TASK PROMPT ▸ Check every line for the word "between" and give the number of lines where it occurs, nothing else.

START PROVIDED DATA

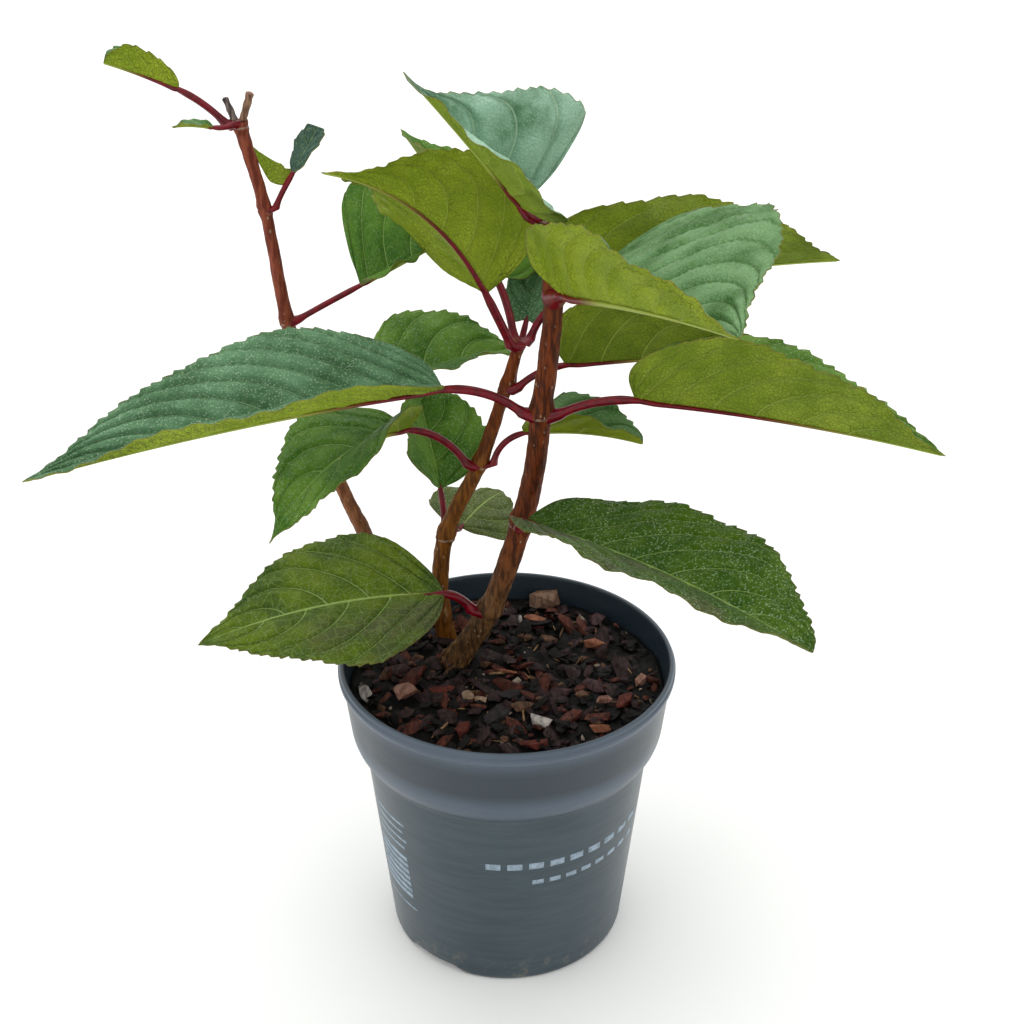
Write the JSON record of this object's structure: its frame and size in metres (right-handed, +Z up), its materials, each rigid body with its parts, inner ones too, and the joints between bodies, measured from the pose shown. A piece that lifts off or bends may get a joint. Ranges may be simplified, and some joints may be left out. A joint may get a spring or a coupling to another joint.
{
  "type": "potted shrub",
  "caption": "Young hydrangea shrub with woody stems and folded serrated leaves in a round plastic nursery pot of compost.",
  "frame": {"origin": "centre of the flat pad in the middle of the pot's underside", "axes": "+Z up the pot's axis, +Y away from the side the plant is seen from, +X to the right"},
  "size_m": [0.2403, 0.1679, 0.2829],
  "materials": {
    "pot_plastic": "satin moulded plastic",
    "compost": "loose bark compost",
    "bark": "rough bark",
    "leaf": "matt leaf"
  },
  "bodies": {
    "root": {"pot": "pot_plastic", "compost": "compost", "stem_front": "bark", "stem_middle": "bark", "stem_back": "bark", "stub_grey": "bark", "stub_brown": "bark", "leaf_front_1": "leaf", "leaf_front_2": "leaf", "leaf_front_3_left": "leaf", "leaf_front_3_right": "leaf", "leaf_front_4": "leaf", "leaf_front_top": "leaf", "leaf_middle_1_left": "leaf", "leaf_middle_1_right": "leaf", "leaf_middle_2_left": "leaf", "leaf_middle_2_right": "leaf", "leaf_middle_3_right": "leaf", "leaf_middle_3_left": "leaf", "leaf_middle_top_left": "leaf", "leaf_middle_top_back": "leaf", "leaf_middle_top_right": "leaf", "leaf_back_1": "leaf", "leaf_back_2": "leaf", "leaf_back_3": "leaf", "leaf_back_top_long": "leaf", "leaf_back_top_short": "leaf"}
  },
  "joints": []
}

END PROVIDED DATA
START PROVIDED DATA

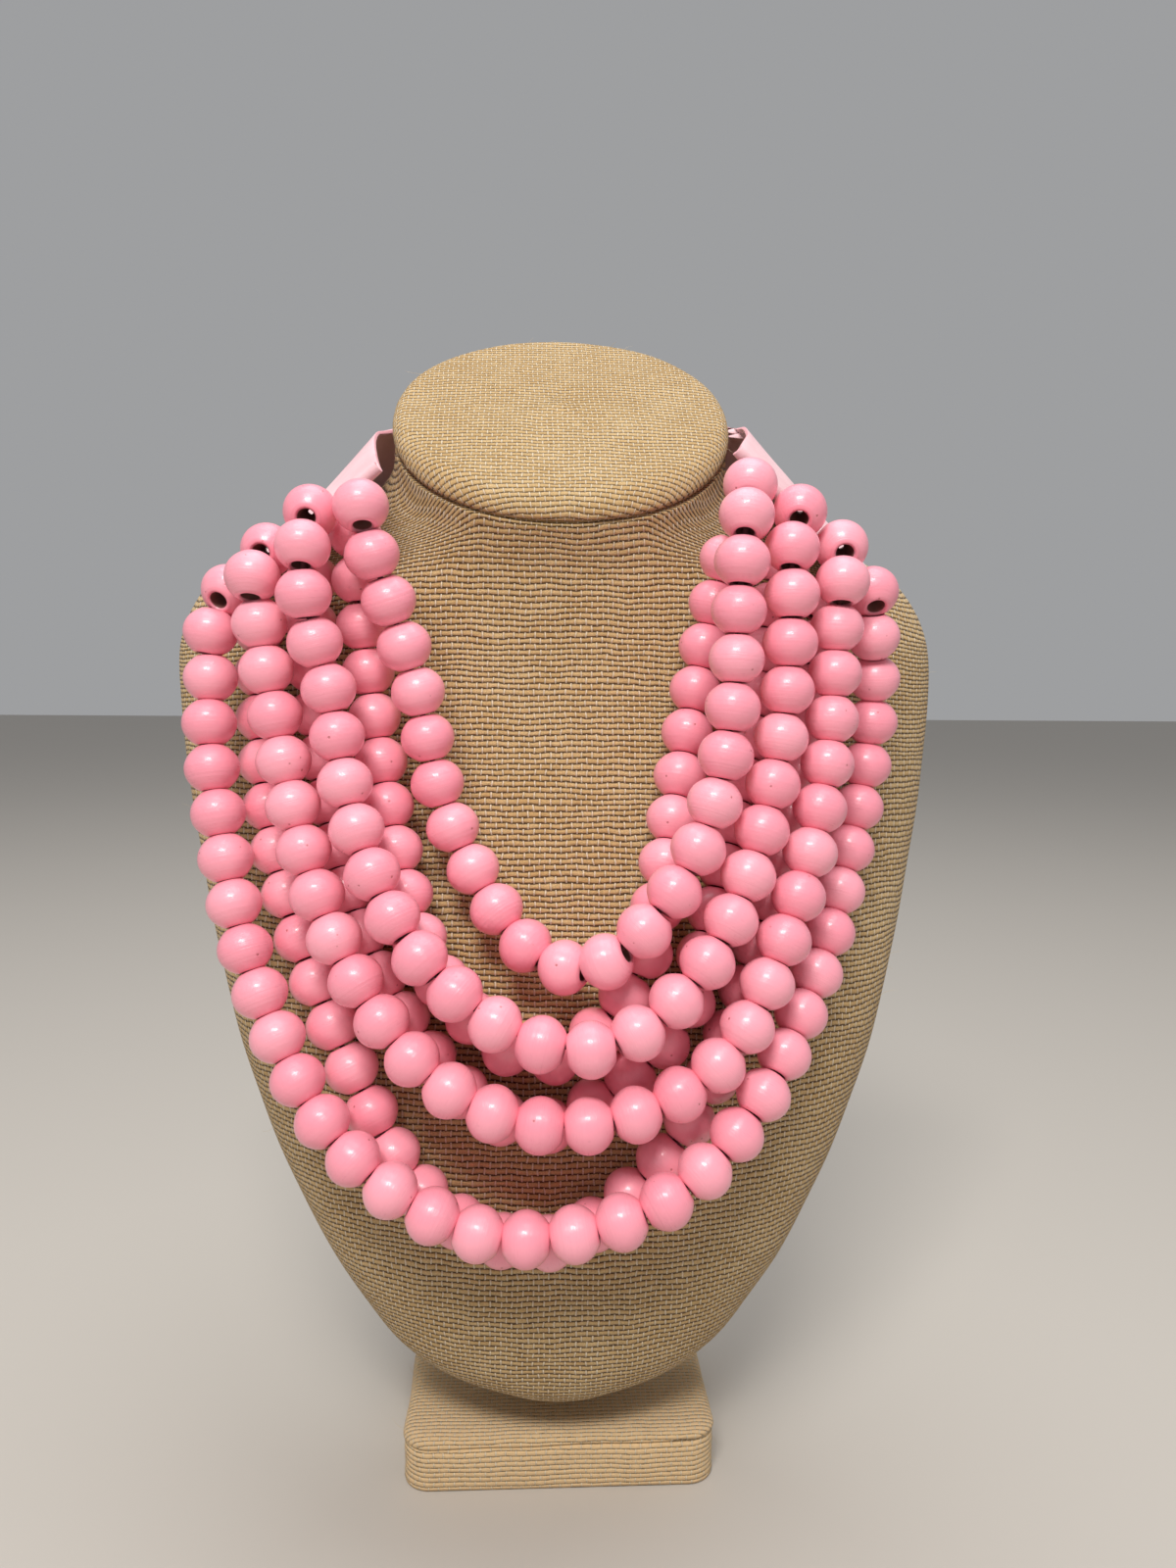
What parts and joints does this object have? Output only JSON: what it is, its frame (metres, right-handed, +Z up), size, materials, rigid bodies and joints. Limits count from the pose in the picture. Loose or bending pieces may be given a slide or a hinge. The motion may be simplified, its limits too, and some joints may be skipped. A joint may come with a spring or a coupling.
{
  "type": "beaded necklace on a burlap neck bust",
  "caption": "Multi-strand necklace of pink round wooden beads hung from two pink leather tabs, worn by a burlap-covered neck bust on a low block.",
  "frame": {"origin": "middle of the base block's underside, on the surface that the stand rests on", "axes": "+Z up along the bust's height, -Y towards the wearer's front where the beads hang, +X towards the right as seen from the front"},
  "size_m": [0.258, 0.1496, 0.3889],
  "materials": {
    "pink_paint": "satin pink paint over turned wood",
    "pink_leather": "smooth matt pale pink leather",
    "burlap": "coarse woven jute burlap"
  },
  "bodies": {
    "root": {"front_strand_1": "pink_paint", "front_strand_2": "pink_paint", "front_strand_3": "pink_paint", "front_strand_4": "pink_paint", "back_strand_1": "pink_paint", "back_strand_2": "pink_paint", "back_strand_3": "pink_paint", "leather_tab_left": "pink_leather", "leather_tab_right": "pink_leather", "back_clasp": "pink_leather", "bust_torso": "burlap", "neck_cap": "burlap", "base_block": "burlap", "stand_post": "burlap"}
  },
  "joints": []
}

END PROVIDED DATA
START PROVIDED DATA

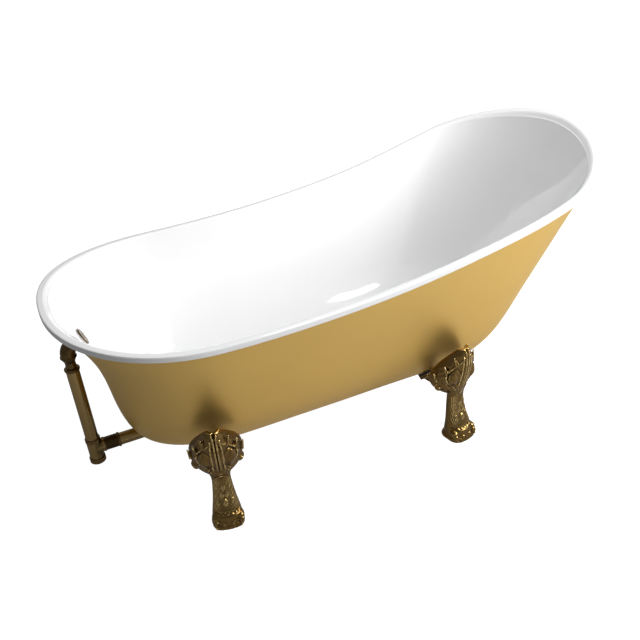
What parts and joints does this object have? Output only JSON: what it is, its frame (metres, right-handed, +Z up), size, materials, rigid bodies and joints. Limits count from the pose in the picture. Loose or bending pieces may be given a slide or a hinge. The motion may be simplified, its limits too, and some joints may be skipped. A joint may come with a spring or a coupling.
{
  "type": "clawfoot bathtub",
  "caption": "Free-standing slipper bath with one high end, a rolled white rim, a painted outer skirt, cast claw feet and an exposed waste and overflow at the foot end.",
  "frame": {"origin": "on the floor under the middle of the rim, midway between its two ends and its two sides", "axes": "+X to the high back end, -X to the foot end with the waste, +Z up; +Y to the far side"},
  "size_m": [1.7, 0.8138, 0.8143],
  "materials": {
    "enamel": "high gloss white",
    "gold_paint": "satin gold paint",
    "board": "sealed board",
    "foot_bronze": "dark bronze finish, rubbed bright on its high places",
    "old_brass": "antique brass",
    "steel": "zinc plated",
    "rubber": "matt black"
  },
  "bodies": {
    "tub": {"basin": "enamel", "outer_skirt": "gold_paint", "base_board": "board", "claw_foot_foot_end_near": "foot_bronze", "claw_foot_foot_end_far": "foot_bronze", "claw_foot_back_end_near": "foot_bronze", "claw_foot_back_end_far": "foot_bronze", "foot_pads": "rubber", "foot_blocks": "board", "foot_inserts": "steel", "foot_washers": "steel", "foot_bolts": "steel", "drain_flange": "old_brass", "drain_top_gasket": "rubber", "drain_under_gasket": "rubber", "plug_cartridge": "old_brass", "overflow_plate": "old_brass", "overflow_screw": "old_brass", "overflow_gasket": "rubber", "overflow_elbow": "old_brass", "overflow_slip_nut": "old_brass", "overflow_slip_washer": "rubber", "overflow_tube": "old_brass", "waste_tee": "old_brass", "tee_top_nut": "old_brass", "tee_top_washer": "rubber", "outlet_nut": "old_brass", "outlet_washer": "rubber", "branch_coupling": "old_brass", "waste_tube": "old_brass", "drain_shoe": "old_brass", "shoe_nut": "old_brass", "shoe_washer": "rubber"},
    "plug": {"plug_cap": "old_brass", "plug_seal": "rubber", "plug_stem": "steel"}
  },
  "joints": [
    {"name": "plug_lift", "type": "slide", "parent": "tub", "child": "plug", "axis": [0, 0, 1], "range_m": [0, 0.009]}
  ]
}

END PROVIDED DATA

TASK RESPONSE ▸ 2